Posted at 8:39 AM, Apr 19, 2018
and last updated 2018-04-19 16:36:57-04

It was a packed house Wednesday night at a Leoni Township Planning Board meeting.

Property owners came out to raise their concerns about a medical marihuana ordinance that allows grow operations on agricultural land.

“I am not against medical marihuana”, said township resident Kimberly Dean.

“What I am against is a grow facility such as the one being proposed next to my property, my parents property.”

An operation Dean says will drain resources from the area like power and water.

Dean:

“It has applied for five licenses”, said Dean.

“They are looking at four grow Class C –Licenses which allows them to have up to 6,000 plants.”

During a phone interview, Township Supervisor Howard Linnabary told News 10 that although the township has approved 53 license applications from 26 companies the state has the final say, not the township.

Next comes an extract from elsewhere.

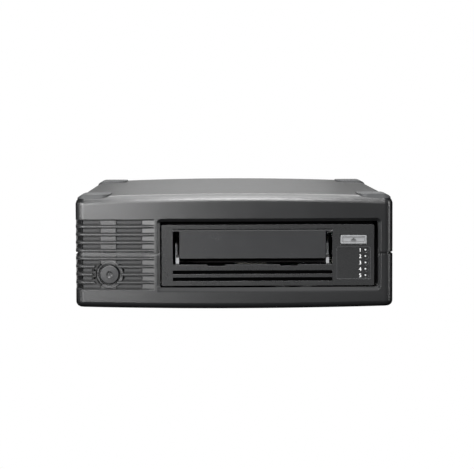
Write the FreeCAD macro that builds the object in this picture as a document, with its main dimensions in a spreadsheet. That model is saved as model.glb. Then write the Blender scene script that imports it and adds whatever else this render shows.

“It's the state in the end that will tell you whether you can have a business to sell, or grow, or you can't, it's not us”, said Linnabary.

Linnabary says as of right now there are only five pot-based businesses approved to operate on agricultural land.

“They're kind of out in the middle of nowhere really”, said the supervisor.

The township planning board says right now they don't know how many facilities will set up shop in Leoni Township until the state gives the final approval.

In the meantime residents are asking board members to put a cap on the number of operations allowed.

We also asked the township about officials getting a percentage of application fees for processing the documents.

They said it only happened once and township officials are no longer getting any of the fees.